A Lesson from Edith Wharton’s Estate

The Mount, Edith Wharton’s home in the Berkshires, never really captured my attention. I lived nearby for three years, and have returned every summer since leaving. In all that time, I had absolutely zero inclination to go visit the place. Frankly, I knew little about it other than it was one of the Berkshires “cottages”. Much like the famous “cottages” in Newport, RI, these homes are typically huge estates that the financial elite used for a few weeks a year to escape the heat of their regular homes in New York, Boston, and other major cities. I am a devoted student of history, and usually love the chance to explore historical settings. At the same time I generally find garish displays of wealth distasteful. This is true especially when the wealth had been “earned” on the backs and through the misery of mistreated workers, as was common among America’s early 20th century Robber Barons. Thus, the idea of not visiting The Mount, or any other of the Berkshires cottages, was a conscious decision on my part and possibly in part a protest.

I visited the Berkshires again this summer, and was moved to change my mind about visiting The Mount.

This year The Mount is offering something new and different: free jazz on Friday and Saturday nights. I love all types of well-played jazz. I especially like it when it is free. I decided that I’d have to check it out before I needed to be at my hosts for Shabbat dinner. It was a lovely evening of music, to be sure. More profoundly it completely changed my thinking about The Mount, and in doing so offers us a lesson to consider as a sacred synagogue community.

I parked at the main lot, and walked about a half-mile to the main house. Along the way I passed through beautiful grounds, thoughtfully planned gardens, and an incredible collection of modern sculptures. Sitting behind the main house with a view of it and the gardens that recalled a European sense of style, I had perhaps the best “Kabbalat Shabbat” I’ve enjoyed off the pulpit. I met and talked with interesting and friendly people, enjoyed the music and scenery, and found myself actually more interested than I could have imagined about The Mount.

That became even truer when I met the Director of Development who was walking over to every party on the lawn to welcome us. In the unhurried few minutes he and I spoke, I learned a little bit about the Writers in Residence program for women fiction writers, how it came to be and where it was heading. I learned what some of the out-buildings on the grounds were originally, their current usage, and the plan for them in the future. I learned a little how Edith herself designed the gardens, what her concerns were regarding aesthetics, and her vision regarding their sustainability. I was impressed on many levels, and told him so.

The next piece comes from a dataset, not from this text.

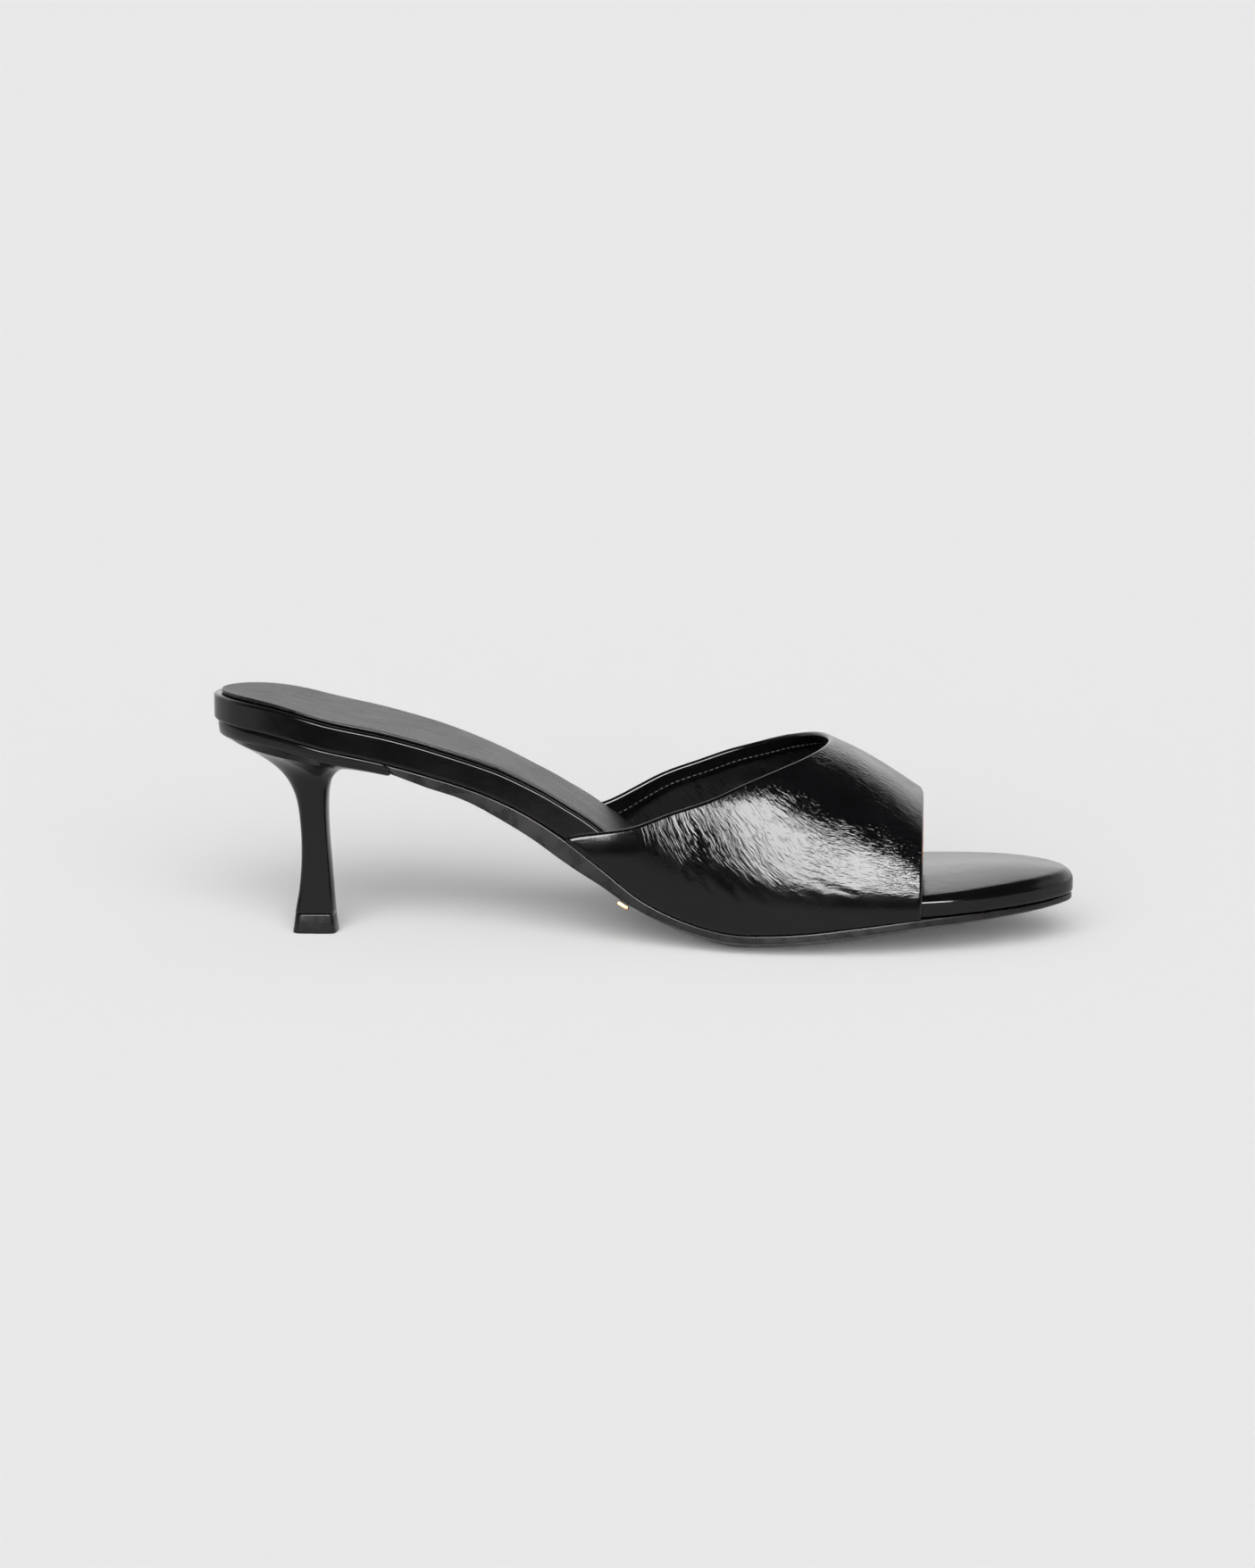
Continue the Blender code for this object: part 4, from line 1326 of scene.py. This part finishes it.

I shared with him that what most impressed me was the engagement approach The Mount had adopted to get folks like me—remember, I had no interest really in ever visiting the place—onto the grounds. We talked about the idea of using a hook that was not immediately part of the overt mission of The Mount (live, free jazz) to get new faces to come visit. I expressed my approval for a brave and brilliant strategy; by leveraging the physical plant aspect and asset in a way that does not undermine the mission and values of The Mount, its board and staff are succeeding in introducing it to a whole new potential audience of visitors, and even financial supporters. (Those in the sanctuary last Rosh HaShanah will perhaps recognize this also corresponds neatly with my “3 Points for Engagement” remarks: lower barriers blocking accessibility, make the experience compellingly meaningful for the here-and-now, and create inspiration for future connection.) I know that next trip to The Berkshires I will likely plan a return visit not just for the jazz, but for The Mount itself. I want to learn more about the sculptures, the gardens, and yes, even the main house itself. I even want to learn more about The Mount’s educational and cultural mission.

The lesson here for a congregation, especially our congregation, should be obvious. There are numerous of ways in which we could emulate The Mount’s approach, adapted as appropriate to our unique reality and needs. There is a growing population of single, young professionals in Loudoun who are not willing to pay Fairfax Co. housing prices. How could we position CSS to become their wedding venue of choice? Then there is the growing population of Jewish retirees in Loudoun County who are already asking if I could officiate at their funeral without being members of the congregation. Currently that means going to Fairfax, Montgomery, or even Baltimore Counties for a Jewish funeral home. What if we were able to partner with one of the local funeral homes and provide a Jewish sacred space for Jewish funerals in our sanctuary for both affiliated synagogue members and unaffiliated members of the larger community? Then there are the visitors coming for the wineries, antiques shopping, and other destinations in Loudoun. Driving up and down Rt. 7, I see all the farm stands, and a growing number of them now offer BBQ. Could we partner with one of them and use our kitchen to offer the exclusive Kosher BBQ Brisket option on Rt. 7? Loudoun loves music. Could we partner with a promoter and use the social hall for Sunday afternoon music concerts before the Sunday Concerts at the Courthouse?

Clearly, we don’t have to do any of these things. We could decide to trod familiar ground, comfortably avoiding the unknown. All I can say is that had The Mount decided to stay on that path, I’d never be planning on going back for yet another visit. Need I say more?